Broadband Pyro-Phototronic Effect in Lead-Free Double Perovskite Crystal Enables UV-to-NIR and Polarization-Sensitive Detection

Broadband spectral detection holds a significant promise for diverse applications in environmental monitoring, infrared sensing, and biomedicine. However, the photoresponsive ranges of most photoactive materials are often limited by the intrinsic optical bandgap, which predominantly focuses on the ultraviolet and visible spectral region, thus hindering their broadband optical applications. Therefore, achieving high-performance broadband spectral photodetection is essential for advancing various cutting-edge technologies. In this study, we have obtained a lead-free double perovskite (FPEA)4AgBiI8 (1, FPEA+ is p-fluorophenethylammonium), which has strong structural polarity and a narrow bandgap (Eg) of ∼1.80 eV. The π–π stacking of interlayer FPEA+ cations creates a robust interlayer connection that contributes to the growth of high-quality single crystals. Notably, the inherent polarity of 1 allows a broadband pyro-phototronic effect that covers a wide spectral range from the ultraviolet (UV, 377 nm) to the near-infrared (NIR, 2000 nm) region, breaking the limitation of its optical bandgap.
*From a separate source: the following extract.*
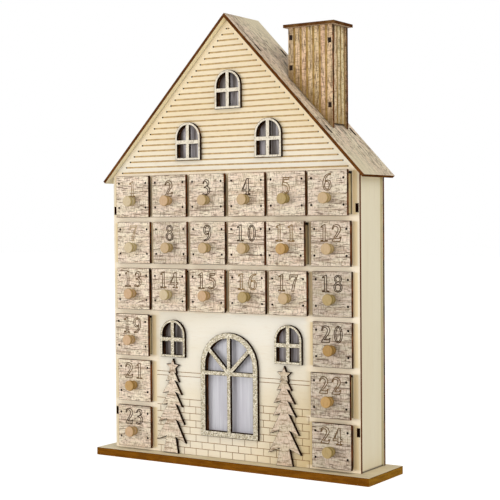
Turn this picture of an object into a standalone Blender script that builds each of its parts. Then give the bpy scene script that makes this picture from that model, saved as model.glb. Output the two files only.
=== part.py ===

This unique pyro-phototronic effect significantly enhances the photoelectric performance of 1, of which the photopyroelectric peak current at 637 nm illumination is 427% larger than the photovoltaic current. Additionally, combining the advantages of structural anisotropy and pyro-phototronic effect, the crystal-based device of 1 creates superior polarization-sensitive photodetection behaviors. This study not only enriches the portfolio of photoactive perovskite candidates but also provides an effective strategy for assembling high-performance optoelectronic devices.